The motion for summary judgment now before the court was filed by the Town on April 16, 2003. The motion contends that "LaJoje was not an employee of the Town of Prospect at the time of the subject accident and, therefore, the Town has no statutory duty to indemnify pursuant to C.G.S 7-308." The motion was argued on July 6, 2004.
It is undisputed that, at the time of the accident, Lajoie was a member of the VFDP. The VFDP is an incorporated entity distinct from the Town itself. (The VFDP, which is separately insured, is, as mentioned, an additional defendant in the case.) Lajoie was not employed by the Town as either a paid or volunteer firefighter or as a volunteer ambulance member. There is no suggestion that Lajoie was either a paid firefighter or volunteer ambulance member. The question is whether his capacity as volunteer firefighter had a sufficient nexus to the Town to implicate § 7-308.
As described above, the plaintiff's sole cause of action against the Town is set forth in Count Three of his second amended complaint. That count is entirely grounded on § 7-308. The parties differ not on the facts but on the proper construction of the statute just cited. A brief description of the statute will be helpful.
Sec. 7-308 consists of two subsections. Subsection (a) is definitional. It provides, inter alia, that, "As used in this Section, `municipality' shall have the meaning ascribed to it by Section 7-314." Subsection (b) substantively provides that, "Each municipality of this state . . . shall pay on behalf of any . . . volunteer fireman . . . of such municipality all sums which such fireman becomes obligated to pay by reason of liability imposed upon such fireman . . . by law for damages to person or property, if the fireman . . . at the time of the occurrence, accident, injury or damages complained of, was performing fire . . . duties and if such occurrence, accident, injury or damage was not the result of any wilful or wanton act of such fireman . . . in the discharge of such duties."

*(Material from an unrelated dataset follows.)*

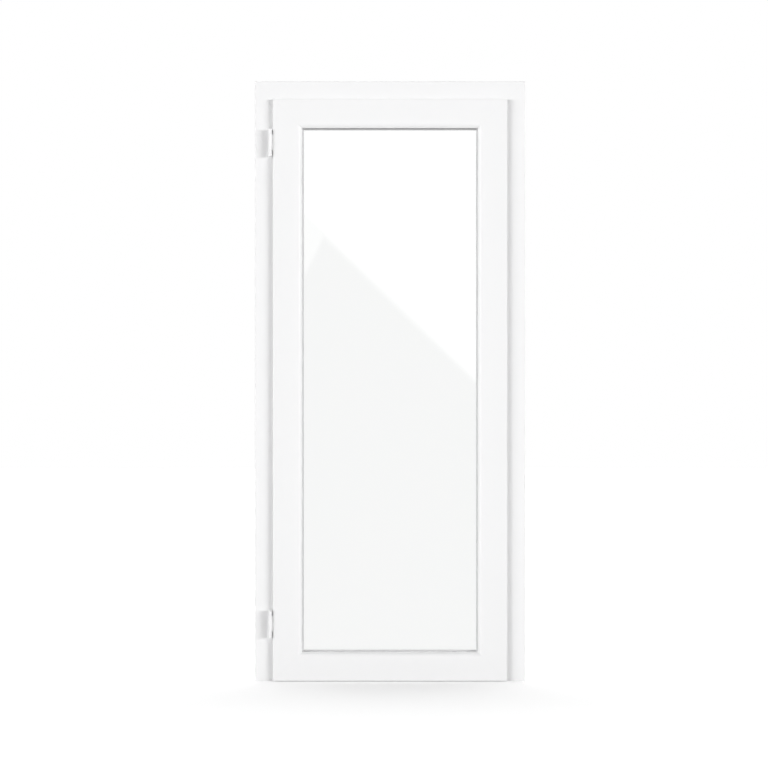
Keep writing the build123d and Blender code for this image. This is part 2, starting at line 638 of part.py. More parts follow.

Conn. Gen. Stat. § 7-314 provides that the word "municipality" "includes each town . . . or any other municipal corporation . . . upon which is placed the duty of, or which has itself assumed the duty of, protecting its inhabitants from loss by fire." It is common ground that both the Town and the VFDP are "municipalities" for purposes of this definition.
There is no question, for purposes of this motion, that the VFDP is responsible under § 7-308(b) for damages caused by Lajoie while negligently performing fire duties. The question presented is whether the Town is additionally responsible for such damages under the same subsection. The plaintiff's contention that such additional responsibility exists is defeated both by the text of § 7-308(b) and by pertinent Appellate Court precedent.

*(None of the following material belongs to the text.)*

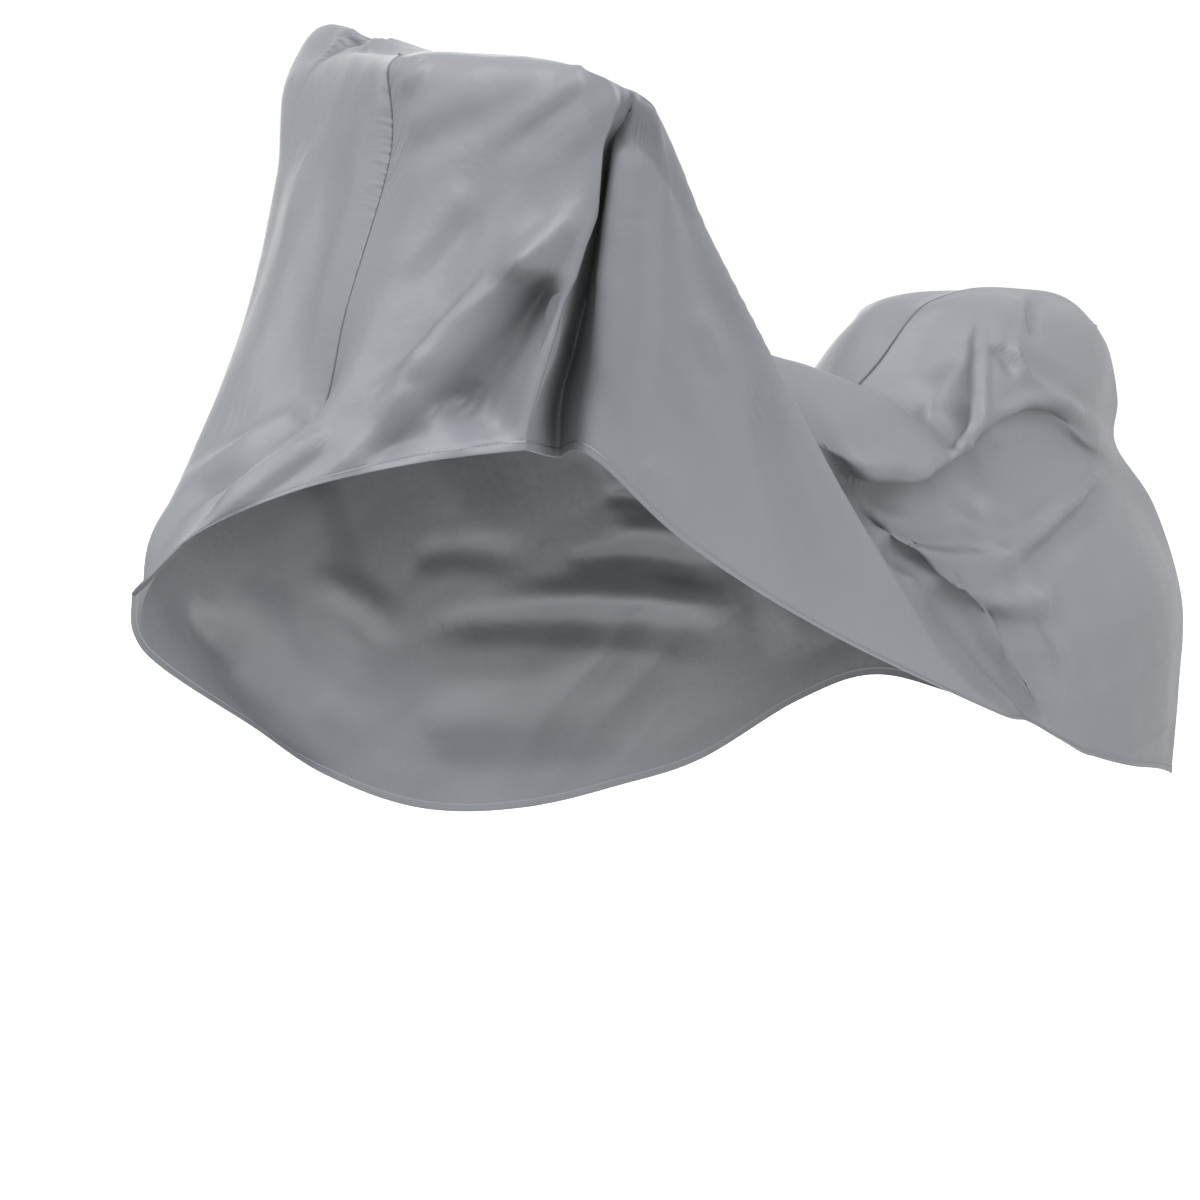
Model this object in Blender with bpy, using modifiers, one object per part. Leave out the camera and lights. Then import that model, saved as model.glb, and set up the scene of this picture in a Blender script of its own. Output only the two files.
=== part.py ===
"""Fitted cover of thin woven cloth, held in the shape it takes when draped:
a tall narrow front peak, a sagging back line behind it and a rounded rear hump.

The cover is two sewn side panels that meet in one centre seam, which climbs the
front, runs along the back line and comes down the tail.  Each panel is one sheet
lofted through section rows.  Every row follows the cloth from the hem up to the
back line.  Soft folds are then raised or sunk along lines given in a fold table.
"""
from collections import namedtuple

import bmesh
import bpy
import numpy as np

# ---------------------------------------------------------------- dimensions
ORIGIN = (0.150, 0.0, 1.140)      # hang point under the front peak, from the ground
CLOTH_THICKNESS = 0.0018
SEAM_GAP = 0.0003                 # between the two panels all along the centre seam
ROWS_PER_LEVEL = (4, 4, 4, 4, 4, 4, 4)
SLOPE_LIMIT = 1.6                 # of the shorter step beside a point, so curves don't overrun
FOLD_FADE = 0.25                  # share of a fold's length over which it dies away

# ---------------------------------------------------------------- tables
# Heights are from the ground, x runs from the front to the tail, y across.
SeamPoint = namedtuple("SeamPoint", "x z")
BACK_LINE = (
    SeamPoint(0.100, 1.140),
    SeamPoint(0.145, 1.142),
    SeamPoint(0.185, 1.132),
    SeamPoint(0.240, 1.085),
    SeamPoint(0.360, 0.960),
    SeamPoint(0.450, 0.873),
    SeamPoint(0.610, 0.785),
    SeamPoint(0.730, 0.748),
    SeamPoint(0.800, 0.790),
    SeamPoint(0.860, 0.850),
    SeamPoint(0.930, 0.872),
    SeamPoint(1.030, 0.872),
    SeamPoint(1.140, 0.850),
    SeamPoint(1.185, 0.820),
)

# One row per section.  steps = mesh columns up to the next section; the level
# columns are points on the cloth; seam = x where the section meets the back line.
Section = namedtuple("Section", "name steps hem low mid waist chest neck ridge seam")

FRONT_SEAM = Section(
    "front_seam", 4, (-.198, 0, .626), (-.125, 0, .684), (-.052, 0, .747), (.017, 0, .782),
    (.045, 0, .890), (.093, 0, 1.040), (.086, 0, 1.122), .100)
REAR_SEAM = Section(
    "rear_seam", 0, (1.413, 0, .214), (1.412, 0, .330), (1.402, 0, .450), (1.330, 0, .580),
    (1.243, 0, .666), (1.239, 0, .723), (1.215, 0, .785), 1.185)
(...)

The text of § 7-308(b) imposes liability upon a municipality only for the acts of a fireman "of such municipality." (Emphasis added.) The evidence establishes that Lajoie was not a firefighter "of" the Town. He was, instead, a firefighter "of" the VFDP.
Tryon v. Town of North Branford, 58 Conn. App. 702, 755 A.2d 317 (2000), confirms the correctness of this approach. Tryon explains that a claim for indemnification under § 7-308 must fail if the plaintiff fails to offer proof of an "employment relationship" between the firefighter and the municipality in question. 58 Conn. App. at 718. Because the evidence submitted here establishes that no such "employment relationship" existed between Lajoie and the Town, the plaintiff's § 7-308 claim must fail.
The plaintiff advances two additional arguments, neither of which is persuasive. The plaintiff first relies on Conn. Gen. Stat. § 7-314a(e), which provides that, "Any member of a volunteer fire company . . . shall be entitled to all benefits pursuant to this Section and shall be construed to be an employee of the municipality in which his fire company . . . is located." In spite of the potentially broad sweep of the language just quoted, the plaintiffs claim that § 7-314a(e) makes Lajoie a municipal employee for purposes of § 7-308(b) cannot be sustained in light of Going v. Cromwell Fire District, 159 Conn. 53, 267 A.2d 428 (1970). Going holds that "an injured volunteer firefighter does not come within the terms of the concurrent employment provisions of § 3-310." Wislocki v. Town of Prospect, 224 Conn. 479, 482, 619 A.2d 842 (1993). As Going explains, § 7-314a was addressed to the "entirely different" problem of "upgrading benefits for volunteer firemen equated to those in the Workmen's Compensation Act." 159 Conn. at 58-59. The title of § 7-314a confirms that that Section is intended to address "[d]eath, disability and injury benefits." Sec. 7-314a has no applicability to the very different problems addressed by § 7-308.
The plaintiff finally claims that the Town is liable for the acts of Lajoie under principles of agency. Count Three of the second amended complaint fails to mention such a theory. The sole theory of liability addressed in that count is the Town's asserted statutory liability under § 7-308. As mentioned, the Appellate Court has explained that evidence establishing an "employment relationship" is necessary to implicate the statute in question. Tryon v. Town of North Branford, supra, 58 Conn. App. at 718. Under these circumstances, the plaintiff's agency theory cannot succeed.
The motion for summary judgment is granted.